(MATERIAL)

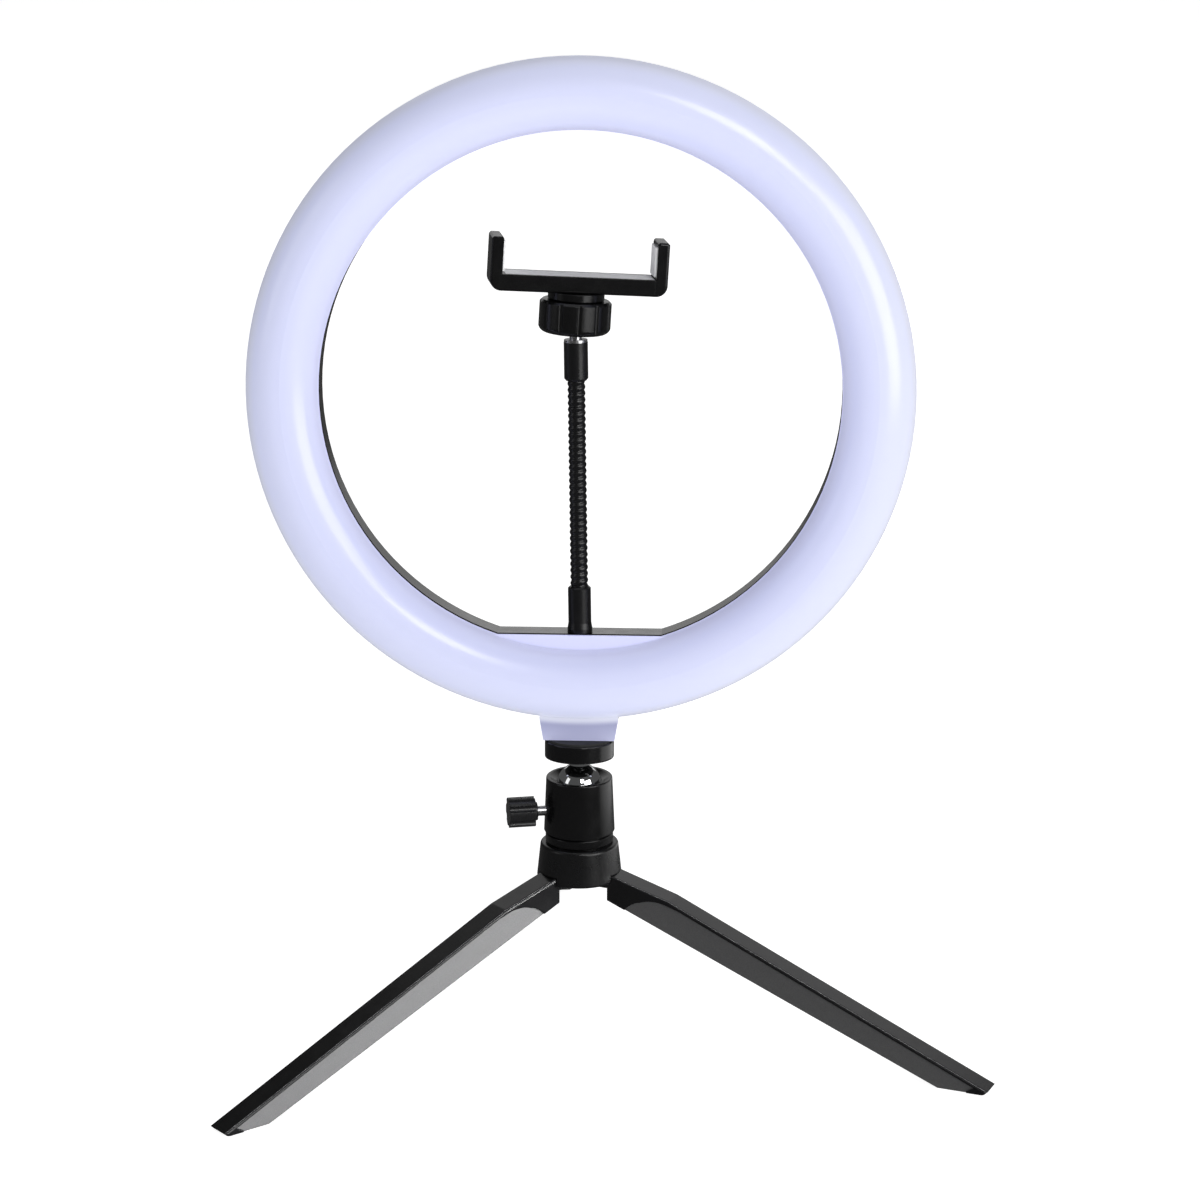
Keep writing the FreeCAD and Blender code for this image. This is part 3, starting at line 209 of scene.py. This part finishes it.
def gloss_black():
    shade = moulded(
        "black_gloss_plastic", (0.003, 0.003, 0.0032), (0.18, 0.27), 1800, 0.02 * MM, 0.4,
        edge=0.5 * MM,
    )
    return shade.material


def light_axes(shade):
    """Along the light's own axes from the ring's centre: X across, Y back from the seam, Z up."""
    return shade.own_axes(RING, (-TILT, 0, 0))


def housing_black():
    """Black shell with a painted shadow line: in a narrow strip beside the seam it reflects nothing and reads
    black, standing in for the shade of the gap.
    """
    gloss_level = 0.45
    shade = moulded(
        "housing_plastic", (0.004, 0.004, 0.0045), (0.16, 0.26), 900, 0.015 * MM, gloss_level,
        edge=0.4 * MM,
    )
    # Painted shadow: no reflection and full roughness within SEAM_SHADOW of the seam.
    away = shade.maths("GREATER_THAN", light_axes(shade)["Y"], SEAM_SHADOW)
    shade.drive("Specular IOR Level", shade.maths("MULTIPLY", away, gloss_level))
    in_gap = shade.maths("SUBTRACT", 1.0, away)
    shade.drive("Roughness", shade.maths("MAXIMUM", shade.driver_of("Roughness"), in_gap))
    return shade.material


def satin_black():
    shade = moulded(
        "satin_plastic", (0.004, 0.004, 0.0043), (0.24, 0.34), 2600, 0.05 * MM, 0.45, edge=0.4 * MM,
    )
    return shade.material


def leg_plastic(number):
    """Satin plastic whose sunk side panels have a coarser grain and a paler colour, which is partly the grain's
    own tone and partly painted light.
    """
    shade = moulded(
        f"leg_plastic_{number}", (0.004, 0.004, 0.0043), (0.16, 0.24), 2600, 0.03 * MM, 0.45,
        edge=0.6 * MM,
    )
    hinge = Vector(joint(f"leg_{number}_fold")["axis"])
    place = shade.own_axes(BALL, (0, 0, math.atan2(-hinge.x, hinge.y)))
    from_middle = shade.maths("ABSOLUTE", place["Y"])
    sunk = shade.maths("COMPARE", from_middle, PANEL_FROM_MIDDLE, PANEL_TOLERANCE)
    past_hub = shade.maths("GREATER_THAN", place["X"], HUB_EDGE)
    panel = shade.maths("MULTIPLY", sunk, past_hub)
    grain = shade.noise(3400, 3.0, 0.75)
    # Partly painted light: the panels' pale colour also stands in for the light they catch.
    pale = shade.ramp(grain, [(0.30, (0.026, 0.026, 0.027)), (0.70, (0.070, 0.070, 0.072))])
    shade.drive("Base Color", mix_colours(shade, panel, shade.driver_of("Base Color"), pale))
    panel_roughness = 0.62
    rough = shade.add("ShaderNodeMix", data_type="FLOAT")
    shade.link(panel, rough.inputs[0])
    shade.link(shade.driver_of("Roughness"), rough.inputs[2])
    rough.inputs[3].default_value = panel_roughness
    shade.drive("Roughness", rough.outputs[0])
    shade.drive("Specular IOR Level", shade.maths("MULTIPLY_ADD", panel, 0.6, 0.4))
    coarse = shade.maths("MULTIPLY", grain, panel)
    shade.bump(coarse, 0.12 * MM, 0.7, base=shade.driver_of("Normal"))
    return shade.material


def knob_black():
    shade = moulded(
        "knob_plastic", (0.008, 0.008, 0.0085), (0.22, 0.32), 2200, 0.03 * MM, 0.5, edge=0.5 * MM,
    )
    return shade.material


def radial(shade):
    """Distance from the ring's axis: 0 on the web, 0.16 at the opening's edge, 0.92 at the rim."""
    along = light_axes(shade)
    flat = shade.add("ShaderNodeCombineXYZ")
    shade.link(along["X"], flat.inputs["X"])
    shade.link(along["Z"], flat.inputs["Z"])
    length = shade.add("ShaderNodeVectorMath", operation="LENGTH")
    shade.link(flat.outputs["Vector"], length.inputs[0])
    start, end = RING_INNER - RING_BEYOND_INNER, RING_OUTER + RING_BEYOND_OUTER
    return shade.spread(length.outputs["Value"], 0, 1, start, end)


def lit_plastic():
    """Milky diffuser whose weak glow fades from web to rim and keeps one level down the stub; painted shade
    darkens it at the opening's edge and past the rim.
    """
    shade = Shade("lit_diffuser", (0.50, 0.52, 0.58), 0.34, specular=0.5)
    across = radial(shade)
    # Painted shade: the colour is darker at the opening's edge and past the rim.
    tint = shade.ramp(across, [
        (0.16, (0.36, 0.37, 0.47)),
        (0.24, (0.41, 0.42, 0.52)),
        (0.43, (0.45, 0.46, 0.55)),
        (0.77, (0.46, 0.47, 0.55)),
        (0.92, (0.48, 0.49, 0.55)),
        (1.0, (0.27, 0.275, 0.34)),
    ], smooth=True)
    shade.drive("Base Color", tint)
    # The glow is the lamp's own, but its drop past the rim, on the stub's top under the dome, is painted shade.
    glow = shade.ramp(across, [
        (0.0, (0.38, 0.39, 0.62)),
        (0.15, (0.38, 0.39, 0.62)),
        (0.18, (0.27, 0.28, 0.42)),
        (0.30, (0.27, 0.29, 0.46)),
        (0.54, (0.26, 0.28, 0.44)),
        (0.80, (0.24, 0.26, 0.40)),
        (0.92, (0.24, 0.25, 0.32)),
        (1.0, (0.05, 0.06, 0.18)),
    ], smooth=True)
    stub_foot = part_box("head_disc")[1][2]
    stub_foot_glow = (0.27, 0.28, 0.43)
    height = shade.add("ShaderNodeSeparateXYZ")
    shade.link(shade.place, height.inputs["Vector"])
    down_stub = shade.spread(height.outputs["Z"], 1, 0, stub_foot, stub_foot + STUB_FADE)
    shade.drive("Emission Color", mix_colours(shade, down_stub, glow, stub_foot_glow))
    shade.set("Emission Strength", 1.0)
    shade.set("Subsurface Weight", 0.15)
    shade.set("Subsurface Radius", (4 * MM, 4 * MM, 5 * MM))
    shade.set("Subsurface Scale", 1.0)
    shade.drive("Roughness", shade.spread(shade.noise(120, 3.0, 0.6), 0.19, 0.25))
    shade.bump(shade.noise(1400, 2.0, 0.5), 0.02 * MM, 0.3)
    return shade.material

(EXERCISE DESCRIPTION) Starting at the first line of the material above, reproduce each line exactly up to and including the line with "return shade.own_axes(RING, (-TILT, 0, 0))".

(RIGHT ANSWER)
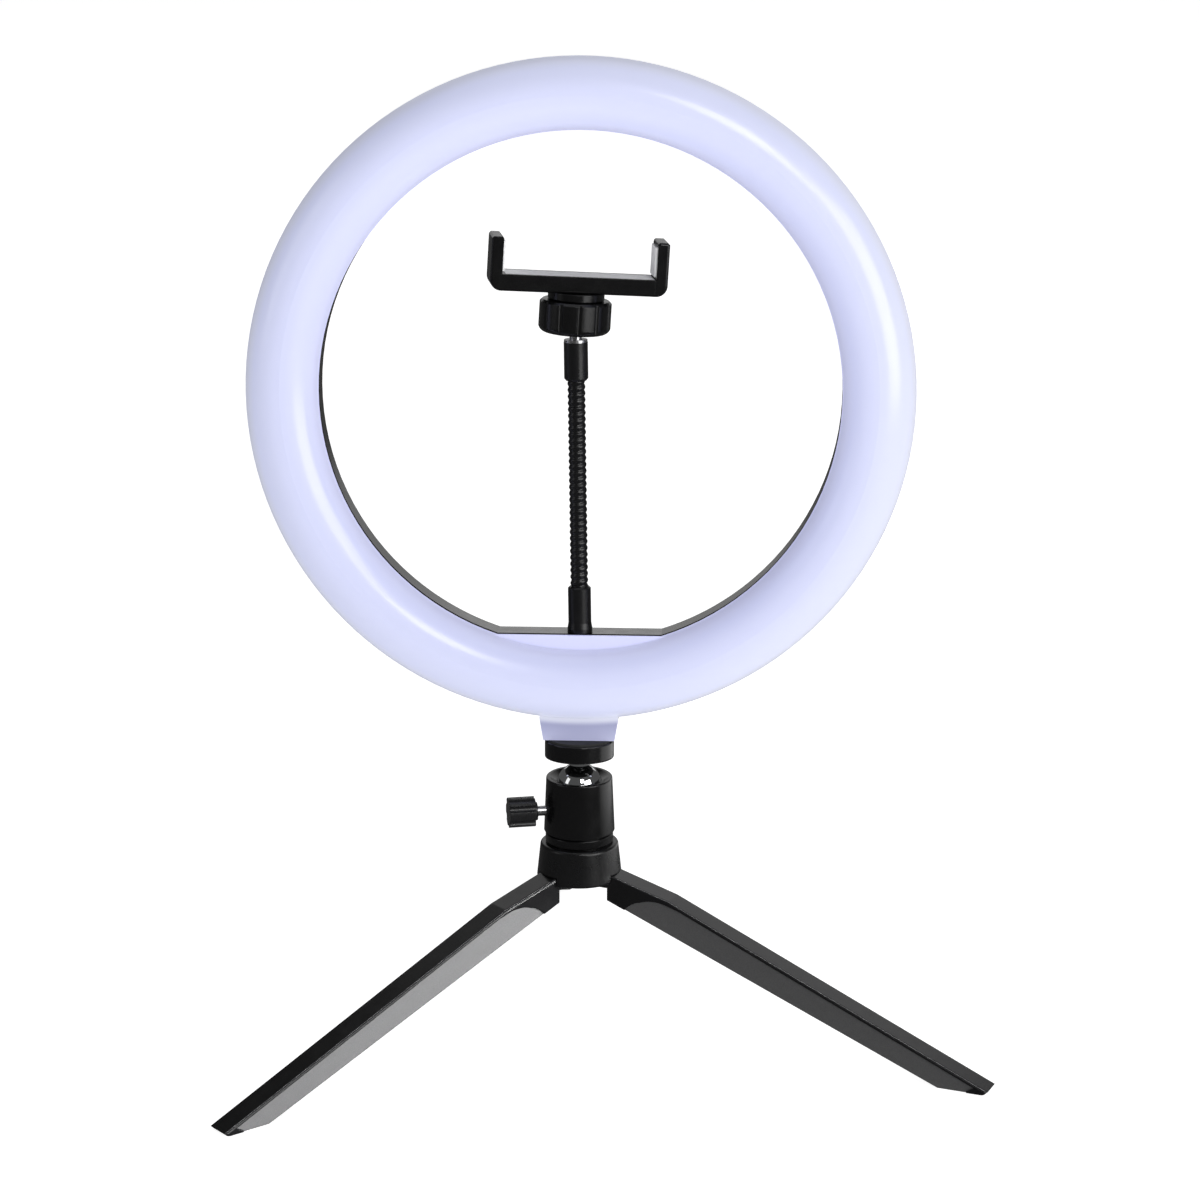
Keep writing the FreeCAD and Blender code for this image. This is part 3, starting at line 209 of scene.py. This part finishes it.
def gloss_black():
    shade = moulded(
        "black_gloss_plastic", (0.003, 0.003, 0.0032), (0.18, 0.27), 1800, 0.02 * MM, 0.4,
        edge=0.5 * MM,
    )
    return shade.material


def light_axes(shade):
    """Along the light's own axes from the ring's centre: X across, Y back from the seam, Z up."""
    return shade.own_axes(RING, (-TILT, 0, 0))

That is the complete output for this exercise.